Nope. It's true. Barack built his own insidious clan - the Obamafia.
Obama friend Tony Rezko was convicted of corrupting state government, but Obama was never implicated and has returned contributions Rezko made to his Senate campaign. Obama did run as an independent Democrat but worked closely with state Senate President Emil Jones, an old-school organization Democrat. Obama runs for president with the full blessing of Mayor Daley.
And, of course, Barack benefited on the political clout of Jeremiah Wright, Michael Pfleger, Bill Ayers and Bernadette Dohrn.

Thursday, June 26, 2008

He's A No Man

In a new ad, John McCain attacks Barack for saying no to all his ideas for confronting the energy crisis. The spot portrays Barack as Dr. No.


Is it a mistake to use a 40 year old pop culture reference? Laura Ingraham thought so tonight on O'Reilly, but I disagree. If you don't know the movie, you get the point. But most people know the title. And Barack's constant no's, all sounding reasonable on their own, do have a cumulative effect by the end of the spot.

Rove Doesn't Heart Obama

A few days ago, Barack was a martini drinking snob. But Karl Rove wants to work him over again, this time using the short-lived Presibama Seal as a symbol of his conceit.
His seal featured an eagle emblazoned with his logo, and included a Latin version of his campaign slogan. This was an attempt by Sen. Obama to make himself appear more presidential. But most people saw in the seal something else – chutzpah – and he's stopped using it.
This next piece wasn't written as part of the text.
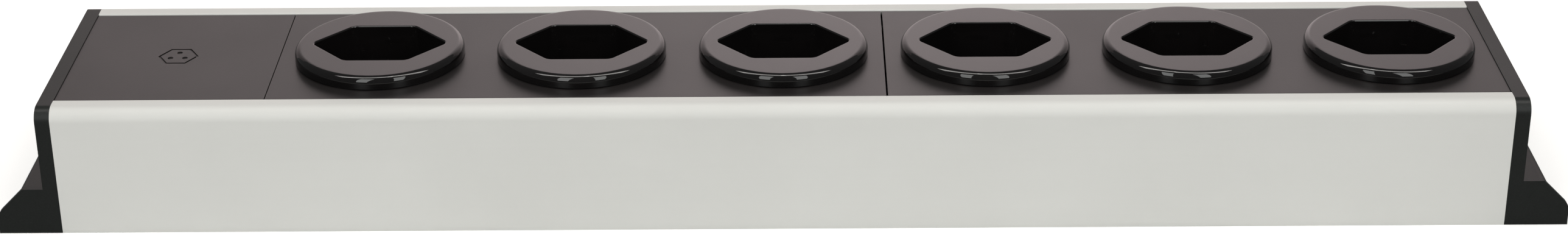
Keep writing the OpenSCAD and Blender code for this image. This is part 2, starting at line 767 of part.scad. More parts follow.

Such arrogance – even self-centeredness – have featured often in the Obama campaign.
Rove goes after him for throwing Wright under the bus, for throwing campaign finance control out the window, then berates him for refusing to accept McCain's offer to meet in a series of free-form debates.
Last month he replied "anywhere, anytime" to John McCain's invitation to have joint town hall appearances. Last week he changed his mind. Fearing 10 impromptu town halls, Mr. Obama parried the invitation by offering two such events – one the night of July 4, when every ambulatory American is watching fireworks or munching hotdogs, and another in August. His spokesman then said, "Take it or leave it." So much for "anywhere, anytime."
Barack has been arrogant in taking credit for passing legislation he didn't even bother to vote on, and his chutzpah in injecting race into the race.
Mr. Obama has now also played the race card, twice suggesting in recent weeks that Republicans will draw attention to the fact that he's black. Who is unaware of that? Americans overwhelmingly find it a hopeful, optimistic sign that the country could elect an African-American president. But they rightly want to know what kind of leader he might be. They may well reject as cynical any maneuver to discourage close examination of him by suggesting any criticism is racially motivated.
There is, from my perception, a certain unlikability developing in the attitude of Barack. Rove suggests this pattern of behavior could influence others, as well.
Mr. McCain will be helped if he uses Mr. Obama's actions to paint his opponent as someone driven by an all-powerful instinct to look out only for himself. In a contest over who is willing to put principle above personal ambition and self-interest, John McCain, a war hero and a former POW, wins hands down. That may not be the most important issue to voters in electing a president, but it's something they will rightly take into account.

Barack Shot Down By Court

In the wake of today's Supreme Court ruling affirming the right to bear arms, John McCain used the opportunity to remind voters how Barackists feel about gun rights.
"Unlike the elitist view that believes Americans cling to guns out of bitterness, today's ruling recognizes that gun ownership is a fundamental right -- sacred, just as the right to free speech and assembly," McCain said.
Barack used the opportunity to have a foot on both sides of the issue.
Obama said if elected president, he would uphold the rights of gun owners, but he said: "I know that what works in Chicago may not work in Cheyenne. We can work together to enact common-sense laws, like closing the gun show loophole and improving our background check system, so that guns do not fall into the hands of terrorists or criminals."
Ironically, today's ruling may make it easier for Barack, and other liberal, blame the gun, types, to do their parsing. Gun rights voters don't have to fear the slippery slope that Barack represents quite as much now that the court has clarified the issue.
The court's 5-4 ruling strikes down the District of Columbia's 32-year-old ban on handguns as incompatible with gun rights under the Second Amendment. The decision goes further than even the Bush administration wanted, but probably leaves most firearms laws intact.
Although McCain's not so sure about Chicago's gun laws remaining in tact.
"Today's ruling in District of Columbia v. Heller makes clear that other municipalities like Chicago that have banned handguns have infringed on the constitutional rights of Americans," McCain said in the statement.
And it appears he's right.
The basic issue for the justices was whether the amendment protects an individual's right to own guns no matter what, or whether that right is somehow tied to service in a state militia.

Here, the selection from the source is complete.